» **CHALLENGE**:
Go through the material below and count the lines with the string "loose"; the number is the whole answer.

» **ENTRIES**:
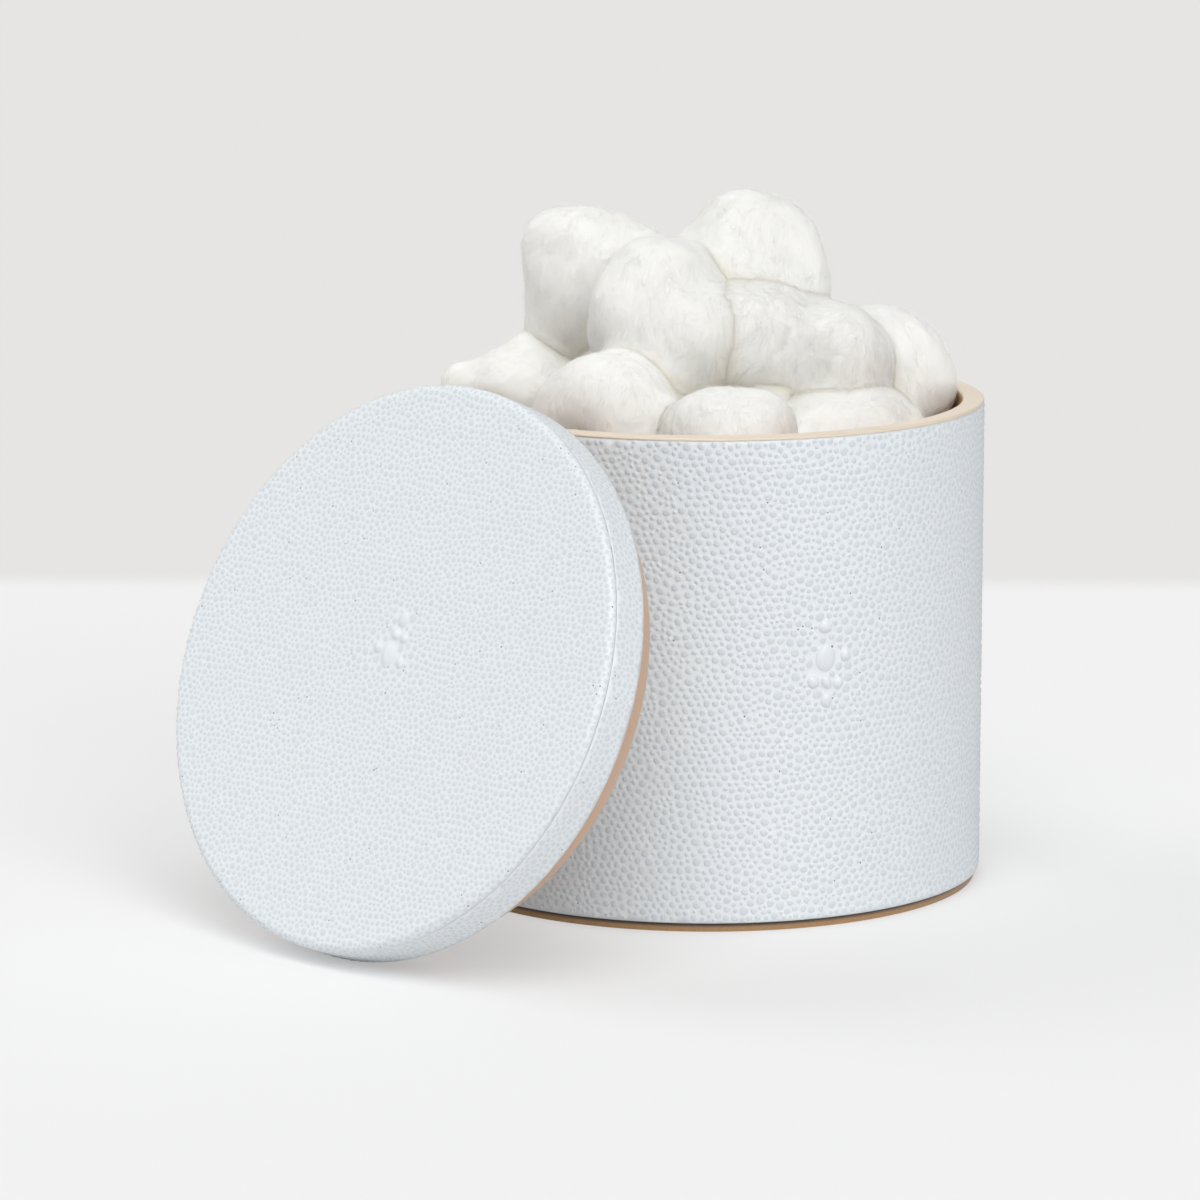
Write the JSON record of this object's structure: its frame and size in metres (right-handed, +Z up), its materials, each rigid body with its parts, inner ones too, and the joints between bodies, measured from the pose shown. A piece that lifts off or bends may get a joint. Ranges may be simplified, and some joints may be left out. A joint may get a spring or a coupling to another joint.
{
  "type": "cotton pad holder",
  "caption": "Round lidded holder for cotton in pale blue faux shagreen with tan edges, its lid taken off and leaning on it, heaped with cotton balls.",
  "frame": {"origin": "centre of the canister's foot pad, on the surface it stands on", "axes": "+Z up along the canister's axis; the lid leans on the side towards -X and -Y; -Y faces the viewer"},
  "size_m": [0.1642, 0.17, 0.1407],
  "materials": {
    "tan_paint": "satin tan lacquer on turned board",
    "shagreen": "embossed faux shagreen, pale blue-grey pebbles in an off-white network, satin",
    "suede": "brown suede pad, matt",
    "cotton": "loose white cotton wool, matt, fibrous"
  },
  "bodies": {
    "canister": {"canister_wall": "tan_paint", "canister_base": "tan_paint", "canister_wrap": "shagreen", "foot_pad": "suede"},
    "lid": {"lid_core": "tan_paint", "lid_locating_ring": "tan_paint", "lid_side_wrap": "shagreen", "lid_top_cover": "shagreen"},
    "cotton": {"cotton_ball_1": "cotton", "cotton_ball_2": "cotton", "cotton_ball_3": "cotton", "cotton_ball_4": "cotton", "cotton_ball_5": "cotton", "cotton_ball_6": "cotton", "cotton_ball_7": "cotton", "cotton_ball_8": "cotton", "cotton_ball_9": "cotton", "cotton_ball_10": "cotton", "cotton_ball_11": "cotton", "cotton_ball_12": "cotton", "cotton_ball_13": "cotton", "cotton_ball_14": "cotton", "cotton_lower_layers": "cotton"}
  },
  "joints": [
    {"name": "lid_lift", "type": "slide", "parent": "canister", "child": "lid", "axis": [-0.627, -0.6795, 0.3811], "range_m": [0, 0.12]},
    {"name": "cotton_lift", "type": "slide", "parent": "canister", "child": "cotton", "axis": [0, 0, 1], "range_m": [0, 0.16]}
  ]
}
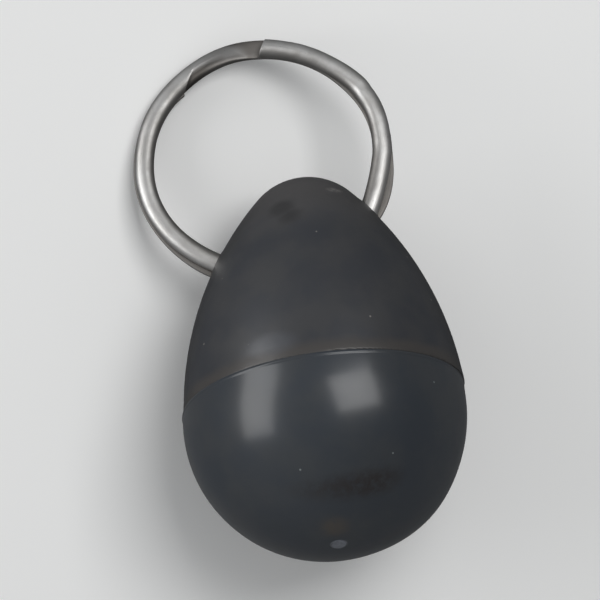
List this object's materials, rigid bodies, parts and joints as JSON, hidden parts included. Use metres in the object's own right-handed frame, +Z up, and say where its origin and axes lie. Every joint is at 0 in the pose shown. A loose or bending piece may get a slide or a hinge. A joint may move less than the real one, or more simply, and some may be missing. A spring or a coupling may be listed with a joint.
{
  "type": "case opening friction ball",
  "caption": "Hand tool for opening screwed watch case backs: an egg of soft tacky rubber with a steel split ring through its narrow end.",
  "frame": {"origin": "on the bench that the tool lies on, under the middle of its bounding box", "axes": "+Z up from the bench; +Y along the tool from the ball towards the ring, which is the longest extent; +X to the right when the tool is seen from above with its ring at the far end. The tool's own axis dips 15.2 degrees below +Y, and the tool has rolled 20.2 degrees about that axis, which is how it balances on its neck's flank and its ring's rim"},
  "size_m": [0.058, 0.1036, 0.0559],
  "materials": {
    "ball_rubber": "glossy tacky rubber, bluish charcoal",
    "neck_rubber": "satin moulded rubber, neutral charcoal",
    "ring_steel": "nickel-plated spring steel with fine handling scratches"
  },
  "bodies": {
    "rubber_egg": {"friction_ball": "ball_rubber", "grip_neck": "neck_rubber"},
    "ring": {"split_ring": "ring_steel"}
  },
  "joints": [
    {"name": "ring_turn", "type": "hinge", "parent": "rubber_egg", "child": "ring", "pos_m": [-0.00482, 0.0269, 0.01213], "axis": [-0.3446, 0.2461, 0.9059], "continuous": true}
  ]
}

---

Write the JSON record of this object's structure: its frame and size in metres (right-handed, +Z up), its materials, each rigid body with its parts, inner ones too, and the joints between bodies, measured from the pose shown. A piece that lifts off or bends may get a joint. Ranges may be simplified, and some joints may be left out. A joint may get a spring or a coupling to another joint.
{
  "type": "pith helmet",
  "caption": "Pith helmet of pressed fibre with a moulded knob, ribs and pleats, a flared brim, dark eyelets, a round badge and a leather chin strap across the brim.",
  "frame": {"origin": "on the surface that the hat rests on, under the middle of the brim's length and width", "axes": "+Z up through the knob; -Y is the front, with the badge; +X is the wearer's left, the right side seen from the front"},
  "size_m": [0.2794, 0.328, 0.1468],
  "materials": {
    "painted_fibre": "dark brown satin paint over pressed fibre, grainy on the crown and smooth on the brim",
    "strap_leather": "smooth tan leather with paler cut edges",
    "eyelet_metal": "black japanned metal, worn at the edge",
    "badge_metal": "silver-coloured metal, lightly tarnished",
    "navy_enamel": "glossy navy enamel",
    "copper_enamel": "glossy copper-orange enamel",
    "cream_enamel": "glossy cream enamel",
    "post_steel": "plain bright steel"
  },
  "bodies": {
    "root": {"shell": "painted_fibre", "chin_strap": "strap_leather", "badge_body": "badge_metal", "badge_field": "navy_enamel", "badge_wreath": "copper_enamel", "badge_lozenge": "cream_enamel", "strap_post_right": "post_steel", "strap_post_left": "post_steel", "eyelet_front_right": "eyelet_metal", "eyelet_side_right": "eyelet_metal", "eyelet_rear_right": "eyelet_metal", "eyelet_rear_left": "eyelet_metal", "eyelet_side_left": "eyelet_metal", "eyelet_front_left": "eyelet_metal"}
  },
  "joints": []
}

» **ANSWER TO THIS PROBLEM**:
2